***** Records shown
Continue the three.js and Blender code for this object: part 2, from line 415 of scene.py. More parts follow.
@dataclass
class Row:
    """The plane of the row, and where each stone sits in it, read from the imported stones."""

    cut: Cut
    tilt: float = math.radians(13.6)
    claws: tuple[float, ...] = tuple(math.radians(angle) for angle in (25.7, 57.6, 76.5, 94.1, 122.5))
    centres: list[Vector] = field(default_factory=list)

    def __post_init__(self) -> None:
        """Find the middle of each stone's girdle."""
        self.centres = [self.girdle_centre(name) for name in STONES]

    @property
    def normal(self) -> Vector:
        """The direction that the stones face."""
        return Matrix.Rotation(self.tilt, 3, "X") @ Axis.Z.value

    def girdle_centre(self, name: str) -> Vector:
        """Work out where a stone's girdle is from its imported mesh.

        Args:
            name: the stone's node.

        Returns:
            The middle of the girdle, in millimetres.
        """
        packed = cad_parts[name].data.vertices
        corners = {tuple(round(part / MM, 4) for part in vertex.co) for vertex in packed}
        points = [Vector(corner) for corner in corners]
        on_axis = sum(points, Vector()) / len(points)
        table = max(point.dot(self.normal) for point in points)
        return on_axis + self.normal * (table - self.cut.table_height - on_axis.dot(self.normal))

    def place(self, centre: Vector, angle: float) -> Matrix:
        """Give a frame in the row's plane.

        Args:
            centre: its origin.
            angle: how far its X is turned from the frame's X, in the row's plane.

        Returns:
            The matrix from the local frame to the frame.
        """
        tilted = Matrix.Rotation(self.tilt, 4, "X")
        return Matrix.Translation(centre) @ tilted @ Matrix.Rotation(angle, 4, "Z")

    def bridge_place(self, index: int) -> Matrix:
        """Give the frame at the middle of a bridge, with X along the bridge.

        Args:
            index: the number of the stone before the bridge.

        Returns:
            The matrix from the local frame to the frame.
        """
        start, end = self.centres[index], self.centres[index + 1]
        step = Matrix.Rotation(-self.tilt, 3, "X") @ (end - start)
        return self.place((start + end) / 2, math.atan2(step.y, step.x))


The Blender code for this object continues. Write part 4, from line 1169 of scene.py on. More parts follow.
**********
Keep only the lines that hold the string "Blender", and copy them out.

Continue the three.js and Blender code for this object: part 2, from line 415 of scene.py. More parts follow.
The Blender code for this object continues. Write part 4, from line 1169 of scene.py on. More parts follow.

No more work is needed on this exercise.